### Goal:
The required output is the exact run of lines from the line containing "cad_parts[node].hide_render = cad_parts[node].hide_viewport" to the line containing "the given points.", inclusive, and nothing besides.

### Raw data:
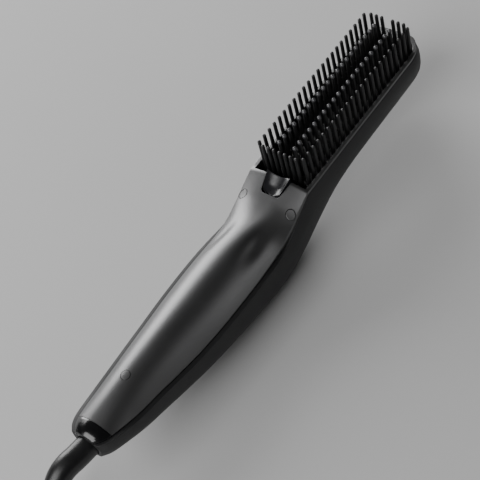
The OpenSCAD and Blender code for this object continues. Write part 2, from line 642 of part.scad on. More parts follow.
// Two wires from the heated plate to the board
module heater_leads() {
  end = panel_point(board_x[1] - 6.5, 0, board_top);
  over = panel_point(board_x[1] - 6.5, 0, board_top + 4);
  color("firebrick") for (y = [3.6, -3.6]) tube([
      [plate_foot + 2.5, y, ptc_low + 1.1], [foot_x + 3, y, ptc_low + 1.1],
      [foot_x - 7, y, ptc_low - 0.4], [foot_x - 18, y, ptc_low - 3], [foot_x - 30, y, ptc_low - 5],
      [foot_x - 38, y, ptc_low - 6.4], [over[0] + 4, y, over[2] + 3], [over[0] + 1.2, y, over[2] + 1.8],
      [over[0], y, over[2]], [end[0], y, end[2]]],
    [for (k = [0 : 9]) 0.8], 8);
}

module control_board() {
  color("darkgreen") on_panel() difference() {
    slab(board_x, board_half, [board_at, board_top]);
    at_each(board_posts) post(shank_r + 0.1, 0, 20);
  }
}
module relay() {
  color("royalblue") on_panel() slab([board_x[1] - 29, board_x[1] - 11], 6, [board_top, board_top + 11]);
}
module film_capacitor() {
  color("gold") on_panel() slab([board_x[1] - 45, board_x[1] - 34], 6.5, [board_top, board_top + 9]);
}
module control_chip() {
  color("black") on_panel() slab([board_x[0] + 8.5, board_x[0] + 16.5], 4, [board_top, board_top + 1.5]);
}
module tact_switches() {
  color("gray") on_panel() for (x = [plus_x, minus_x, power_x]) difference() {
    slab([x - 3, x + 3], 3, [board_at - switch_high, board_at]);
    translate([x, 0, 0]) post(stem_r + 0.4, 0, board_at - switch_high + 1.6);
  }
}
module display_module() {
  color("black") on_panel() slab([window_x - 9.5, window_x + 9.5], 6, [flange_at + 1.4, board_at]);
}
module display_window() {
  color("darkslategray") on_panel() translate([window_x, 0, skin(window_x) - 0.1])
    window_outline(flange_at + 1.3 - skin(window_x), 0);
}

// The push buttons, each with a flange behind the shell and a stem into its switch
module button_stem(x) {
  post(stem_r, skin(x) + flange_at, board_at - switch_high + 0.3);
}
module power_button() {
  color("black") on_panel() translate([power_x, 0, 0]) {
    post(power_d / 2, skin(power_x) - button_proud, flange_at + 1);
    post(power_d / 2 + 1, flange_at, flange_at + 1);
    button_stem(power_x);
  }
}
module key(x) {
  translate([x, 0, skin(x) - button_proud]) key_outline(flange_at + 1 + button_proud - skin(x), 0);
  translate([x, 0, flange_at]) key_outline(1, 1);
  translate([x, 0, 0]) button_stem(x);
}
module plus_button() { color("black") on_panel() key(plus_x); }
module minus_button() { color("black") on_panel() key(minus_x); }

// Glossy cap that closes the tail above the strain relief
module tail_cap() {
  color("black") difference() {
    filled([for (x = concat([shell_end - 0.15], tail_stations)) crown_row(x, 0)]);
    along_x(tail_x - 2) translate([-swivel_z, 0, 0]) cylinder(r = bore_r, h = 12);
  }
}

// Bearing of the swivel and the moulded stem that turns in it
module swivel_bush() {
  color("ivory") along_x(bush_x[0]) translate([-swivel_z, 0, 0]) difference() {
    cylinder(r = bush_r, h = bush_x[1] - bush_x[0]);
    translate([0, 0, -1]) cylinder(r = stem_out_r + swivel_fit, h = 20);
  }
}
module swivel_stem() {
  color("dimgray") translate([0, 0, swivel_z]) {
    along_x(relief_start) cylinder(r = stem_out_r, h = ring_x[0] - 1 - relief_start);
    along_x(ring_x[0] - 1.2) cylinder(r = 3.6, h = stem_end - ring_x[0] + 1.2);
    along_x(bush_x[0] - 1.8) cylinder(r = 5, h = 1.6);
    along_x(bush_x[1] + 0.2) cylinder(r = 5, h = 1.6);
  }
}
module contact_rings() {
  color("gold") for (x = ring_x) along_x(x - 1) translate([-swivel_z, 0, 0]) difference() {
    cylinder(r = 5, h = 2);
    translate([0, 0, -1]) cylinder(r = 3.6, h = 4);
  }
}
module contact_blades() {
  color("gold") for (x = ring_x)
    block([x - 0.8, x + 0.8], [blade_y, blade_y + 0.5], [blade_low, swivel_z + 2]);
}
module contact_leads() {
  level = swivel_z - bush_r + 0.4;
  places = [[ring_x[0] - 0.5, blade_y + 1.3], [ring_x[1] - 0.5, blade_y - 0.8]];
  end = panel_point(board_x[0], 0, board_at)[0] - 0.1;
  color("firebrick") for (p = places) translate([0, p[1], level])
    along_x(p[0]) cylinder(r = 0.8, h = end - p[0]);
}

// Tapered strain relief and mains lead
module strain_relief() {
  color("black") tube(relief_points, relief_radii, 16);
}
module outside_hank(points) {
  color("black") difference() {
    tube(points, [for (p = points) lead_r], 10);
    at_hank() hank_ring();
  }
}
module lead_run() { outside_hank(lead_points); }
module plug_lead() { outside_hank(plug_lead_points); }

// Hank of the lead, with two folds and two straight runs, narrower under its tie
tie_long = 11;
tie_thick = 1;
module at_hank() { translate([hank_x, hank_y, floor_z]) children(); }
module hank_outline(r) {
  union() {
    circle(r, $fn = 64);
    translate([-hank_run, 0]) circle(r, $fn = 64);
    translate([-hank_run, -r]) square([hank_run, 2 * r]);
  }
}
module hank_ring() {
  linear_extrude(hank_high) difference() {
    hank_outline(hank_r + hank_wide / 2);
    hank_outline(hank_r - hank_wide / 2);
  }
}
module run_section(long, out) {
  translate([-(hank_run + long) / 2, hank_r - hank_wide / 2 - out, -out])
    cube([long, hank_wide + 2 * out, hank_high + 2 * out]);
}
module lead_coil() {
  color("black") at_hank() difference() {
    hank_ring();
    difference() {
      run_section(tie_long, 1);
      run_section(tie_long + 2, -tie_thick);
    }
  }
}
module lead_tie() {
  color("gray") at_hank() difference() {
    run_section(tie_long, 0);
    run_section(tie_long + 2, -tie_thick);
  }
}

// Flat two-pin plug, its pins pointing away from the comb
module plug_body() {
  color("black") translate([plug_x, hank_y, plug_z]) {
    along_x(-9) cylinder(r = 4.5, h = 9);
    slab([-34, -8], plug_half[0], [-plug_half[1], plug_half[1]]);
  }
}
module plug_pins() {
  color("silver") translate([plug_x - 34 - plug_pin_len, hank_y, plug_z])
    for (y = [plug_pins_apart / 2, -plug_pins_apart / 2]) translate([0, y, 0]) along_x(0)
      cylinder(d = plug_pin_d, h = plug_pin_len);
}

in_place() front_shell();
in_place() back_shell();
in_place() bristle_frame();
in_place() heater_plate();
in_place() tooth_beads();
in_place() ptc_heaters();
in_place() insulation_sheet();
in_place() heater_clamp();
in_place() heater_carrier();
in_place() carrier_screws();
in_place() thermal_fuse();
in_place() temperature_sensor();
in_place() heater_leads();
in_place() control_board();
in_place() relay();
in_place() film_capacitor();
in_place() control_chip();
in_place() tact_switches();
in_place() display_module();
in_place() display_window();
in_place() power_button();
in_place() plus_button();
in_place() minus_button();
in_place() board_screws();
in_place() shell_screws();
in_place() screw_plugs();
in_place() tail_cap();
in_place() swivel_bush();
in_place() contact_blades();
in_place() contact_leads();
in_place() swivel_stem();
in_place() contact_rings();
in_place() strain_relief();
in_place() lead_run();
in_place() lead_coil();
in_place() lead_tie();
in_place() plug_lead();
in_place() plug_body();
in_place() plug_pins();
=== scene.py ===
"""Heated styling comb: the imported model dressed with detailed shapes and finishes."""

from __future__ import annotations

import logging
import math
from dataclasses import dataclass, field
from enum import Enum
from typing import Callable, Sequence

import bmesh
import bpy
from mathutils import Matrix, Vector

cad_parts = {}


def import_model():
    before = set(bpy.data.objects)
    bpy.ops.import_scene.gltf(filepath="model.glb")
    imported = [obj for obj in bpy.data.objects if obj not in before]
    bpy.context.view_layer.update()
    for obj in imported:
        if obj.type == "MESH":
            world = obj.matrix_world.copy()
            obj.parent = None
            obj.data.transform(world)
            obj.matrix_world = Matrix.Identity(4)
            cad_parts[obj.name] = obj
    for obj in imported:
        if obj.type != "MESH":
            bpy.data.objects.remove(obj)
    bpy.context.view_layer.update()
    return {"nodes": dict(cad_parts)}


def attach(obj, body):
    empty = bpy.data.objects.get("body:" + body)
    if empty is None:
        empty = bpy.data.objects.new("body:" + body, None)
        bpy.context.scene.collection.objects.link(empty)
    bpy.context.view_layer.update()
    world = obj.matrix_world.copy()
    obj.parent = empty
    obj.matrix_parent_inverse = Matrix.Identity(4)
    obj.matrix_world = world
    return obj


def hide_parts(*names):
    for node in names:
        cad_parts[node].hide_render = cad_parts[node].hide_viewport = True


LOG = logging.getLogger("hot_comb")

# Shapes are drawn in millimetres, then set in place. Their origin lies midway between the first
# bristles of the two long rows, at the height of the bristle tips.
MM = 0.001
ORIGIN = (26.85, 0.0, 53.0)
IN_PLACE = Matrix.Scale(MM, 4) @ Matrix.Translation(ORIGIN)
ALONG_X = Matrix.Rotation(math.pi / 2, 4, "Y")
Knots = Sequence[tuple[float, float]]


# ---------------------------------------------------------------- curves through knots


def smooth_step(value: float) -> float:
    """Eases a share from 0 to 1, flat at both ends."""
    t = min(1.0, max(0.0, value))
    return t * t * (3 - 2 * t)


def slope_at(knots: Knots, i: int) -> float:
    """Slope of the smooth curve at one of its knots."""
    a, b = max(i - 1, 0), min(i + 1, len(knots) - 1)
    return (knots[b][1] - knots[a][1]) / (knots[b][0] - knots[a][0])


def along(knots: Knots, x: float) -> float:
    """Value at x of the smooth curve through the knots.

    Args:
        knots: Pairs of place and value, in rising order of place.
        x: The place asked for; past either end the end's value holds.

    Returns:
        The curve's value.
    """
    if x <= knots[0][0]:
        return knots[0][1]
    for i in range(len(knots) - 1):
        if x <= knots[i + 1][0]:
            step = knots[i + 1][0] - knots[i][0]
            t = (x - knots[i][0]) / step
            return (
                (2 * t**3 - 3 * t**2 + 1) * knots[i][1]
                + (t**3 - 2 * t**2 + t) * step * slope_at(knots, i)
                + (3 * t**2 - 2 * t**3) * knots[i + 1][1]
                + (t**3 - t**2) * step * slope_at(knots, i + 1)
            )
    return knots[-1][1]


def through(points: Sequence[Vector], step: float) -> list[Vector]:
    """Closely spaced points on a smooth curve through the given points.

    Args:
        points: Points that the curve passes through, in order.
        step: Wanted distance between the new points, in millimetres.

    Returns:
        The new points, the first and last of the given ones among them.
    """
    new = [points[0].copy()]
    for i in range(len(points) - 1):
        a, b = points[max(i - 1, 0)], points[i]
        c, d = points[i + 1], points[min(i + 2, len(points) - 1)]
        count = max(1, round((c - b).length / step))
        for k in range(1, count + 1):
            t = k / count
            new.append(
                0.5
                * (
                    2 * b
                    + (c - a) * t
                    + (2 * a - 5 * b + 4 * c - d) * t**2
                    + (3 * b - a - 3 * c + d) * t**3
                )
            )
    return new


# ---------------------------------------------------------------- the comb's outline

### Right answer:
        cad_parts[node].hide_render = cad_parts[node].hide_viewport = True


LOG = logging.getLogger("hot_comb")

# Shapes are drawn in millimetres, then set in place. Their origin lies midway between the first
# bristles of the two long rows, at the height of the bristle tips.
MM = 0.001
ORIGIN = (26.85, 0.0, 53.0)
IN_PLACE = Matrix.Scale(MM, 4) @ Matrix.Translation(ORIGIN)
ALONG_X = Matrix.Rotation(math.pi / 2, 4, "Y")
Knots = Sequence[tuple[float, float]]


# ---------------------------------------------------------------- curves through knots


def smooth_step(value: float) -> float:
    """Eases a share from 0 to 1, flat at both ends."""
    t = min(1.0, max(0.0, value))
    return t * t * (3 - 2 * t)


def slope_at(knots: Knots, i: int) -> float:
    """Slope of the smooth curve at one of its knots."""
    a, b = max(i - 1, 0), min(i + 1, len(knots) - 1)
    return (knots[b][1] - knots[a][1]) / (knots[b][0] - knots[a][0])


def along(knots: Knots, x: float) -> float:
    """Value at x of the smooth curve through the knots.

    Args:
        knots: Pairs of place and value, in rising order of place.
        x: The place asked for; past either end the end's value holds.

    Returns:
        The curve's value.
    """
    if x <= knots[0][0]:
        return knots[0][1]
    for i in range(len(knots) - 1):
        if x <= knots[i + 1][0]:
            step = knots[i + 1][0] - knots[i][0]
            t = (x - knots[i][0]) / step
            return (
                (2 * t**3 - 3 * t**2 + 1) * knots[i][1]
                + (t**3 - 2 * t**2 + t) * step * slope_at(knots, i)
                + (3 * t**2 - 2 * t**3) * knots[i + 1][1]
                + (t**3 - t**2) * step * slope_at(knots, i + 1)
            )
    return knots[-1][1]


def through(points: Sequence[Vector], step: float) -> list[Vector]:
    """Closely spaced points on a smooth curve through the given points.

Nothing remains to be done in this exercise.